Articles 2, 3, 5 and 6 of the Convention. Authorized exceptions to limits on normal daily and weekly hours of work. In its previous comment, the Committee noted that sections 100 and 102(2) of the Labour Act authorize exceptions to the limits of normal daily and weekly hours of work on grounds that go beyond those contemplated in the Convention, such as, for instance, the Government’s discretionary power to grant exemptions to certain industries for a period of six months for reasons of public interest or the promotion of economic development. In the absence of the Government’s reply on this point, the Committee once again recalls that derogations from the ordinary eight-hour working day and 48-hour working week are only permitted under well-defined conditions laid out in the Convention, in particular Article 2 (averaging of hours of work in the case of shift work), Article 3 (unforeseen work in case of accident, urgent repair work, force majeure), Article 5 (averaging of hours of work over a period longer than a week), Article 6(1)(a) (permanent exceptions in the case of preparatory or intermittent work), and Article 6(1)(b) (temporary exceptions in exceptional cases of pressure of work). The Committee therefore requests the Government to indicate the measures it intends to take in order to ensure that derogations from the general working hour limits are authorized only under the limited conditions prescribed by the above-referenced Articles of the Convention.

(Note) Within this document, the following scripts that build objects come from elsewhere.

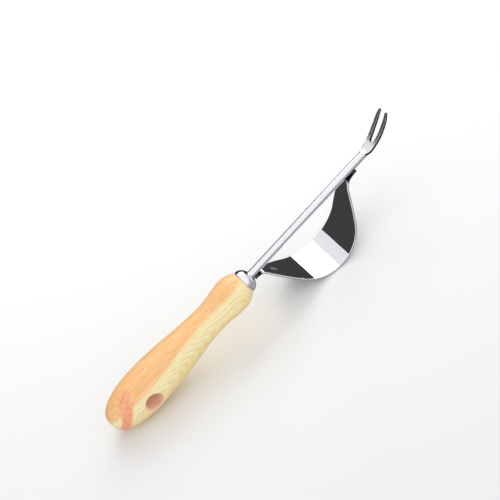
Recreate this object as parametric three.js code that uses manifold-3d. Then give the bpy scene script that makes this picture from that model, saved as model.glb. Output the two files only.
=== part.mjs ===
// A hand weeder: a turned ash handle, a round steel shank forged into a two-pronged fork, and a
// bowed fulcrum plate under the shank that the tool rocks on when the handle is pushed down.
// Millimetres. X runs along the tool from the handle's butt to the prongs, Y is across it, and
// Z is up, so the bow hangs below the shank. The origin is the centre of the flat on the butt.
import * as THREE from 'three';
import { mergeVertices } from 'three/addons/utils/BufferGeometryUtils.js';
import Module from 'manifold-3d';

const wasm = await Module();
wasm.setup();

// ---- Driving dimensions ----

// Handle, turned about the X axis
const BUTT_FACE_RADIUS = 4;
const BUTT_TO_BELLY = 37;
const BELLY_RADIUS = 17.8;
const BELLY_TO_WAIST = 73;
const WAIST_RADIUS = 12.3;
const WAIST_TO_BULGE = 23;
const BULGE_RADIUS = 14.4;
const BULGE_TO_NOSE = 12.7;

// How far each curve of the handle's profile holds its direction, as a share of its own run
const BUTT_FACE_HOLD = 0.44;
const BUTT_BELLY_HOLD = 0.7;
const BELLY_HOLD = 0.45;
const WAIST_REAR_HOLD = 0.34;
const WAIST_FRONT_HOLD = 0.42;
const BULGE_REAR_HOLD = 0.4;
const BULGE_FRONT_HOLD = 0.5;
const NOSE_STEP_HOLD = 0.45;
const NOSE_RUN_HOLD = 0.25;

// Hanging hole, drilled across the handle along Y
const HANGING_HOLE_X = 36;
const HANGING_HOLE_RADIUS = 7.2;
const HANGING_HOLE_EASE = 3.2;
const HANGING_HOLE_EASE_DEPTH = 2.9;

// Ferrule, a domed steel cup pressed over the end of the handle
const FERRULE_RADIUS = 9.8;
const FERRULE_WALL = 1;
const FERRULE_SKIRT = 0.3;
const FERRULE_DOME = 7.6;
const TENON_FACE_RADIUS = 6;

// Shank, with its tang inside the handle
const ROD_RADIUS = 3.175;
const COLLAR_HEIGHT = 0.3;
const COLLAR_LENGTH = 1.6;
const TANG_LENGTH = 64;
const TANG_CHAMFER = 1.2;
const NECK_LENGTH = 12.8;

// Fork, forged flat from the end of the shank, split and bent upwards
const FORK_LENGTH = 31.8;
const FORK_RISE = 15.8;
const FORK_TIP_ANGLE = 40;
const FORK_BASE_REACH = 10.5;
const FORK_TIP_REACH = 12;
const FORK_WIDTH = 12.9;
const FORK_TIP_WIDTH = 9.6;
const FORK_WIDEST_AT = 22;
const PALM_WIDTH = 9.4;
const PALM_FLARE_LENGTH = 4.5;
const PALM_THICKNESS = 3;
const SLOT_START = 9.8;
const SLOT_ROOT_RADIUS = 2.3;
const PRONG_WIDTH = 3.4;
const PRONG_TIP_WIDTH = 1.4;
const PRONG_TIP_THICKNESS = 1.5;
const PRONG_POINT_SHARE = 0.25;
const PRONG_RELIEF = 0.06;
const SECTION_SQUARENESS = 0.3;

// Fulcrum plate, one strip bent into a bow with a tab at each end
const PLATE_THICKNESS = 1.5;
const PLATE_WIDTH = 39;
const TAB_WIDTH = 5.5;
const REAR_TAB_LENGTH = 5.2;
const FRONT_TAB_LENGTH = 7;
const BOW_DROP = 41.8;
const BOW_RADIUS = 34.6;
const FLANK_ANGLE = 57.5;
const REAR_BEND_RADIUS = 3.5;
const FRONT_BEND_RADIUS = 10;
const OUTLINE_FLOW_START = 0.9;

// Weld beads along the tabs
const WELD_LENGTH = 4.4;
const WELD_RADIUS = 1.25;

// Fits
const FIT_GAP = 0.3;
const WELD_GAP = 0.15;
const ROUNDING_ERROR = 1e-6;

// ---- Places worked out from them ----

const BELLY_X = BUTT_TO_BELLY;
const WAIST_X = BELLY_X + BELLY_TO_WAIST;
const BULGE_X = WAIST_X + WAIST_TO_BULGE;
const NOSE_X = BULGE_X + BULGE_TO_NOSE;

const BORE_RADIUS = ROD_RADIUS + FIT_GAP;
const FERRULE_RIM_X = NOSE_X + FIT_GAP;
const FERRULE_DOME_X = FERRULE_RIM_X + FERRULE_SKIRT;
const FERRULE_INNER_RADIUS = FERRULE_RADIUS - FERRULE_WALL;
const TENON_RADIUS = FERRULE_INNER_RADIUS - FIT_GAP;
const TANG_END_X = NOSE_X - TANG_LENGTH;

const TAB_TOP_Z = -(ROD_RADIUS + FIT_GAP);
const TAB_Z = TAB_TOP_Z - PLATE_THICKNESS / 2;
const REAR_TAB_X = ferruleSurfaceX(-TAB_TOP_Z) + FIT_GAP;

const BEND_ANGLE = THREE.MathUtils.degToRad(FLANK_ANGLE);
const BEND_DROP_SHARE = 1 - Math.cos(BEND_ANGLE);
const REAR_FLANK_LENGTH = flankLength(REAR_BEND_RADIUS);
const FRONT_FLANK_LENGTH = flankLength(FRONT_BEND_RADIUS);
const REAR_BEND_X = REAR_TAB_X + REAR_TAB_LENGTH;
const BOW_X = REAR_BEND_X + bowReach(REAR_BEND_RADIUS, REAR_FLANK_LENGTH);
const FRONT_BEND_X = BOW_X + bowReach(FRONT_BEND_RADIUS, FRONT_FLANK_LENGTH);
const FRONT_TAB_X = FRONT_BEND_X + FRONT_TAB_LENGTH;

const FORK_X = FRONT_TAB_X + NECK_LENGTH;

// ---- Fineness ----

const HANDLE_SIDES = 44;
const FERRULE_SIDES = 32;
const ROD_SIDES = 32;
const PRONG_SIDES = 16;
const PRONG_STEPS = 20;
const PALM_STEPS = 10;
const BOW_STEPS = 96;
const WELD_SIDES = 20;
const CURVE_STEPS = 8;

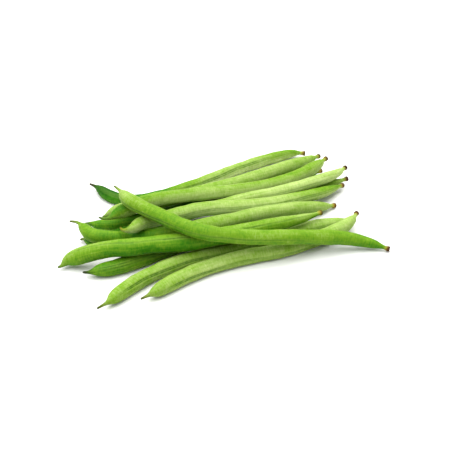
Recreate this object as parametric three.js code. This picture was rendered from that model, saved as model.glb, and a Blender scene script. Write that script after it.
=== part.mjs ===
import * as THREE from "three";

// A loose bunch of green beans lying on a table. Millimetres, +Z up, +X along the bunch from
// the curled blossom ends to the cut stalks, +Y towards the back. The origin is on the table
// under the middle of the bunch. Every pod is one closed solid swept along its own curved
// centre line: a thin tail, a blunt head, a round body, a tapering shoulder and a short stalk.

// How a pod is made, the same for all
const SIDES = 12;               // flat sides round a pod; one of them faces down
const TAIL_TIP_RADIUS = 0.4;
const TAIL_ROOT_RADIUS = 1;
const HEAD_LENGTH = 13;         // from the tail's root to the full thickness
const HEAD_ROUNDNESS = 0.5;     // the smaller, the blunter the head
const NECK_RADIUS = 1.15;
const STALK_RADIUS = 1.3;       // at the cut end, a little wider than the neck
const STALK_LENGTH = 3;
const TABLE_PRESS = 0.12;       // how deep a lying pod is flattened where it rests

// Where the rings of the sweep stand, as shares of each stretch
const TAIL_RINGS = [0.08, 0.55, 1];
const HEAD_RINGS = [0.07, 0.18, 0.34, 0.54, 0.77, 1];
const BODY_RING_COUNT = 11;
const SHOULDER_RINGS = [0, 0.25, 0.47, 0.66, 0.83, 1];
const STALK_RINGS = [0.15, 1];

// The pods. girth is the thickness at the middle, tail and shoulder are lengths, and course
// is the centre line from the tip of the tail to the cut stalk. A point with no height of its
// own lies on the table, so its height is the pod's half thickness.
const PODS = [
  {
    name: "pod_top", color: "#69a42c", girth: 7.8, tail: 6, shoulder: 28,
    course: [
      [-57, 3, 22.5], [-53.5, -1, 22], [-48.5, -9, 21.8], [-32.5, -22.5, 21.5], [-12, -36, 21.5],
      [12, -33, 16], [37.5, -27.5, 12], [61, -21, 6.5], [75.5, -21.5, 3.2], [83, -23.5, 1.5],
    ],
  },
  {
    name: "pod_back", color: "#6fa236", girth: 6.5, tail: 5, shoulder: 20,
    course: [
      [-74, 35], [-69.5, 31.5], [-63, 24], [-56, 19.5], [-48, 18.5], [-37.5, 21.5], [-19, 32],
      [8.5, 51], [28.5, 62.5], [39.5, 67], [45.5, 66.5],
    ],
  },
  {
    name: "pod_back_inner", color: "#6aa834", girth: 7.4, tail: 2.5, shoulder: 22,
    course: [
      [-63.5, -2.5, 6.5], [-62, -2, 7], [-59, -0.5, 8], [-53.5, 1, 9], [-39, 4.5, 10.5],
      [-13.5, 15, 10.5], [8.5, 25.5, 10.5], [30.5, 40, 9.5], [41.5, 50.5, 6.5], [49, 58, 5],
      [53, 62, 4],
    ],
  },
  {
    name: "pod_upper", color: "#a3c866", girth: 7.1, tail: 7, shoulder: 12,
    course: [
      [-64.5, -9.5, 11.5], [-61.5, -11.5, 12], [-58.5, -11.5, 12.5], [-55, -8.5, 13], [-50.5, -6.5, 14],
      [-38.5, -1, 16], [-23, 4, 15.5], [-2.5, 11.5, 13], [19, 22, 9.5], [35.5, 31.5, 8.5],
      [48, 41.5, 9], [56, 50, 10],
    ],
  },
  {
    name: "pod_under_back", color: "#4f8a1f", girth: 6.4, tail: 3, shoulder: 16,
    course: [
      [-73, -3], [-70.5, -3], [-65, -4], [-54.5, -3.5], [-39.5, 2.5], [-13.5, 15.5], [13.5, 28.5],
      [36, 39.5], [47, 45], [53.5, 48.5],
    ],
  },
  {
    name: "pod_upper_middle", color: "#9cc75c", girth: 6.2, tail: 3.5, shoulder: 18,
    course: [
      [-74, -15, 1.3], [-72.5, -14.5, 1.5], [-69.5, -17.5, 2.2], [-66, -19, 2.8], [-61.5, -17.5, 3.2],
      [-54, -13, 3.5], [-38.5, -5, 3.6], [-23.5, 0.5, 5], [-7.5, 2.5, 9], [8.5, 8, 10.7],
      [29, 15, 11.2], [51, 27.5, 10.4], [61.5, 36.5, 9.3], [66, 42.5, 8.7],
    ],
  },
  {
    name: "pod_middle", color: "#a2c95f", girth: 7.1, tail: 4.5, shoulder: 34,
    course: [
      [-52.5, -20.5, 13], [-51, -23, 13], [-48.5, -23.5, 13.3], [-46, -23, 14], [-42, -19, 14.2],
      [-30.5, -11.5, 12.7], [-13, -4, 12.5], [8, -1.5, 12.7], [29, 7, 9.8], [50.5, 19.5, 7.1],
      [59, 28, 4.7], [64, 33, 3.3],
    ],
  },
  {
    name: "pod_lower_middle", color: "#86b843", girth: 7.2, tail: 6.5, shoulder: 22,
    course: [
      [-79.5, -10, 9.5], [-75, -11, 9.2], [-72, -15, 9.2], [-66.5, -22, 9.3], [-58, -22.5, 8.3],
      [-46, -19.5, 5.8], [-37, -21, 8], [-27, -23, 11.5], [-17.5, -22, 12.7], [2.5, -13, 12],
      [18, -6, 11.5], [39, 4, 8], [52.5, 12, 3.6], [58.5, 16, 1.5],
    ],
  },
  {
    name: "pod_thick", color: "#74ab35", girth: 8.8, tail: 3, shoulder: 55,
    course: [
      [-82.5, -39.5, 2], [-80.5, -38.5, 2.5], [-78, -36.5, 3.8], [-71.5, -36, 6.5], [-57, -37, 11.5],
      [-46, -37.5, 13], [-36.5, -35.5, 13], [-17.5, -32, 12.7], [2.5, -26, 12.5], [22.5, -18.5, 12.5],
      [38, -11.5, 11.7], [45, -7, 11], [49.5, -4, 10.7],
    ],
  },
  {
    name: "pod_under_front", color: "#64992c", girth: 8, tail: 4, shoulder: 36,
    course: [
      [-69.5, -45.5], [-66.5, -45.5], [-61.5, -44], [-55, -42], [-47, -38], [-37.5, -32.5],
      [-12.5, -15.5], [13, 2], [40.5, 22], [60, 35], [67, 39],
    ],
  },
  {
    name: "pod_front_slim", color: "#9cc455", girth: 7.8, tail: 6.5, shoulder: 20,
    course: [
      [-60, -73.5], [-57.5, -71], [-55, -68.5], [-51, -63], [-37, -48], [-17.5, -35.5],
      [2, -27.5], [23, -16.5], [44, -8], [59.5, -2], [65, 0.5],
    ],
  },
  {
    name: "pod_front", color: "#a0ca58", girth: 7.9, tail: 5.5, shoulder: 17,
    course: [
      [-40, -66.5], [-36.5, -63.5], [-33, -60.5], [-26.5, -54.5], [-12, -43.5], [7.5, -34],
      [27.5, -27.5], [47.5, -17], [60, -9.5, 5], [66, -3, 6], [68.5, 2, 6.3],
    ],
  },
];

// The radius of a pod at a distance from the tip of its tail
function radiusAt(distance, length, pod) {
  const full = pod.girth / 2;
  const left = length - distance;
  if (distance <= pod.tail) {
    return THREE.MathUtils.lerp(TAIL_TIP_RADIUS, TAIL_ROOT_RADIUS, distance / pod.tail);
  }
  if (left <= STALK_LENGTH) {
    return THREE.MathUtils.lerp(STALK_RADIUS, NECK_RADIUS, left / STALK_LENGTH);
  }
  const intoHead = Math.min((distance - pod.tail) / HEAD_LENGTH, 1);
  const intoShoulder = Math.min((left - STALK_LENGTH) / pod.shoulder, 1);
  const head = full * (1 - (1 - intoHead) ** 2.2) ** HEAD_ROUNDNESS;
  const shoulder = NECK_RADIUS + (full - NECK_RADIUS) * (1 - (1 - intoShoulder) ** 2) ** 0.8;
  return Math.min(Math.max(head, TAIL_ROOT_RADIUS), shoulder);
}

// The distances from the tip at which a pod's rings stand
function ringDistances(length, pod) {
  const bodyStart = pod.tail + HEAD_LENGTH;
  const shoulderStart = length - STALK_LENGTH - pod.shoulder;
  const stalkStart = length - STALK_LENGTH;
  const distances = [];
  for (const share of TAIL_RINGS) distances.push(share * pod.tail);
  for (const share of HEAD_RINGS) distances.push(pod.tail + share * HEAD_LENGTH);
  for (let ring = 1; ring <= BODY_RING_COUNT; ring += 1) {
    const share = ring / (BODY_RING_COUNT + 1);
    distances.push(THREE.MathUtils.lerp(bodyStart, shoulderStart, share));
  }
  for (const share of SHOULDER_RINGS) distances.push(shoulderStart + share * pod.shoulder);
  for (const share of STALK_RINGS) distances.push(stalkStart + share * STALK_LENGTH);
  return distances;
}

// The centre line, smooth through the pod's course
function centreLine(pod) {
  const lyingHeight = (pod.girth / 2) * Math.cos(Math.PI / SIDES) - TABLE_PRESS;
  const points = pod.course.map(([x, y, z = lyingHeight]) => new THREE.Vector3(x, y, z));
  const curve = new THREE.CatmullRomCurve3(points, false, "centripetal");
  curve.arcLengthDivisions = 400;
  return curve;
}

// One ring of the sweep, square to the centre line and never below the table
function addRing(positions, curve, share, radius) {
  const centre = curve.getPointAt(share);
  const along = curve.getTangentAt(share);
  const side = new THREE.Vector3().crossVectors(along, new THREE.Vector3(0, 0, 1)).normalize();
  const up = new THREE.Vector3().crossVectors(side, along);
  for (let corner = 0; corner < SIDES; corner += 1) {
    const angle = ((corner + 0.5) / SIDES) * 2 * Math.PI;
    const point = centre.clone();
    point.addScaledVector(side, radius * Math.cos(angle));
    point.addScaledVector(up, radius * Math.sin(angle));
    positions.push(point.x, point.y, Math.max(point.z, 0));
  }
}

// The closed skin of one pod: a point at each end and the rings between them
function podGeometry(pod) {
  const curve = centreLine(pod);
  const length = curve.getLength();
  const distances = ringDistances(length, pod);
  const positions = [];
  for (const distance of distances) {
    addRing(positions, curve, distance / length, radiusAt(distance, length, pod));
  }
  const tip = distances.length * SIDES;
  const end = tip + 1;
  positions.push(...curve.getPointAt(0).toArray(), ...curve.getPointAt(1).toArray());

  const faces = [];
  const lastRing = tip - SIDES;
  for (let corner = 0; corner < SIDES; corner += 1) {
    const next = (corner + 1) % SIDES;
    faces.push(tip, corner, next);
    faces.push(end, lastRing + next, lastRing + corner);
    for (let ring = 0; ring < lastRing; ring += SIDES) {
      const far = ring + SIDES;
      faces.push(ring + corner, far + corner, far + next);
      faces.push(ring + corner, far + next, ring + next);
    }
  }
  const geometry = new THREE.BufferGeometry();
  geometry.setAttribute("position", new THREE.Float32BufferAttribute(positions, 3));
  geometry.setIndex(faces);
  geometry.computeVertexNormals();
  return geometry;
}

function podMesh(pod) {
  const skin = new THREE.MeshStandardMaterial({ color: pod.color, roughness: 0.5, metalness: 0 });
  const mesh = new THREE.Mesh(podGeometry(pod), skin);
  mesh.name = pod.name;
  return mesh;
}

const group = new THREE.Group();
for (const pod of PODS) group.add(podMesh(pod));

// The bunch is moved so that the origin is under the middle of its box
const middle = new THREE.Box3().setFromObject(group).getCenter(new THREE.Vector3());
group.position.set(-middle.x, -middle.y, 0);
group.updateMatrixWorld(true);

export default group;
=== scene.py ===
"""A loose bunch of fresh green beans on a white table.

Laid out as a Blender 4.5 add-on and run as a script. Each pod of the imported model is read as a
row of rings, and a fine skin is laid over them: a thin tail, a blunt head, a body with its two
seams and the swellings of its seeds, a tapering shoulder and a short cut stalk.
"""

import math

import bpy
import numpy as np
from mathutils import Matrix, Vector


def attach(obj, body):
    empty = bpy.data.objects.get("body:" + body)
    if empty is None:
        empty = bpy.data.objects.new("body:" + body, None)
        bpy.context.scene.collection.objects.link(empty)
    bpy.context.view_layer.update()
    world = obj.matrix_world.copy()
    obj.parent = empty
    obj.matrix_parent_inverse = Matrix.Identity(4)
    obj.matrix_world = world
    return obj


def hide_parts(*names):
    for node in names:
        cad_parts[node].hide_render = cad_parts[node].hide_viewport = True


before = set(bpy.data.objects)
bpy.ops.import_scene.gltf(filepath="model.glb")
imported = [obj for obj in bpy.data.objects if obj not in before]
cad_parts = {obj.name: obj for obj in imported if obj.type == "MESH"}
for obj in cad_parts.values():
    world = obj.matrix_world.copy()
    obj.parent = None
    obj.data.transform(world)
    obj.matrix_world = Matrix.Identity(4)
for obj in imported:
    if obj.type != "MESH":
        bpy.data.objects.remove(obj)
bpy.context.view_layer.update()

bl_info = {
    "name": "Green bean bunch",
    "version": (1, 0, 0),
    "blender": (4, 5, 0),
    "location": "View3D > Sidebar > Beans",
    "description": "Lays downy skins, seams, tails and cut stalks over a bunch of green beans",
    "category": "Object",
}

MM = 0.001

# The model's rings: each pod of the frame has a point at each end and rings of this many corners
RING_CORNERS = 12
TAIL_END, NECK_START = 3, -3    # the rings where the tail ends and the stalk's neck starts

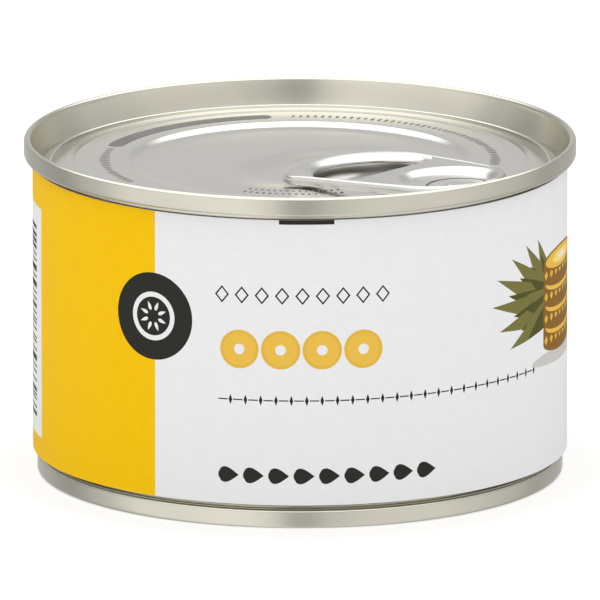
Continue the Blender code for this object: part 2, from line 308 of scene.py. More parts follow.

Direct Request (CEACR) - adopted 2008, published 98th ILC session (2009)

The Committee notes the adoption of the consolidated Labour Act, 2006, which provides for general working hour limits of eight hours per day (section 100) and 48 hours per week (section 102(1)).

Articles 2, 4, 5, paragraph 1, and 6, paragraph 1(a), of the Convention. Permanent exceptions. The Committee notes that under sections 100 and 102 of the Labour Act, 2006, no adult worker may ordinarily be required or allowed to work in an establishment for more than the eight hours per day and 48 hours per week. The Labour Act further provides that these limits may be exceeded by two hours per day (section 100), within an overall weekly limit of 60 hours or a yearly average of 56 hours (section 102(2)), provided that the worker concerned is remunerated at an overtime rate (section 108). In addition, the Government may, if satisfied that this is necessary in public interest or in the interest of economic development, relax the application of the weekly hour rules in certain industries, or exempt such industries for a maximum period of six months from these provisions. In this connection, the Committee recalls that the Convention allows for permanent exceptions to the standard double limit of eight hours per day and 48 hours per week only in limited and well-circumscribed cases, i.e. variable distribution of working hours within a week (Article 2(b)), averaging of hours of work (Articles 2(c) and 5); continuous processes (Article 4); and preparatory, complementary or essentially intermittent work (Article 6, paragraph 1(a)). The Committee wishes to refer, in this connection, to paragraphs 85–168 of its General Survey of 2005 on hours of work which contain a detailed analysis of the relevant provisions of the Convention. The Committee would appreciate it if the Government would indicate how it is ensured in law and practice that no derogations from the general working hour limits are permitted under the Labour Act on any grounds other than those provided for in the Articles of the Convention indicated above.

Articles 3 and 6, paragraph 1(b). Temporary exceptions. The Committee notes that section 108(1) of the Labour Act provides for an overtime pay to be applied “where a worker works in an establishment on any day or week for more than the hours fixed under this act”, without specifying conditions under which such overtime may be authorized, except for the upper limits of weekly working hours prescribed in section 102(2) of the Labour Act. In this connection, it recalls that the Convention lays down specific conditions to be met before temporary exceptions to the normal working hours may be authorized: urgent work or force majeure (Article 3) or exceptional pressure of work (Article 6(b)). The Committee requests the Government to explain how these provisions of the Convention are given effect.

Article 7. List of exceptions. Please provide a list of all authorized exceptions to normal hours of work as required under this Article of the Convention.

Article 8. Posting of notices.While noting section 111 of the Labour Act, the Committee requests the Government to supply a copy of the form of notice of periods of work and of the register of overtime to which the Government made reference in its report.

Part VI of the report form. The Committee would be grateful if the Government would provide up to date information on the practical application of the Convention, including, for instance, the approximate number of workers covered by the relevant legislation, labour inspection results showing the number and nature of working time-related offences observed and sanctions imposed, copies of collective agreements containing clauses on working time arrangements, any difficulties experienced in the application of the Convention especially in export processing zones (EPZs) or in the textile industry, etc.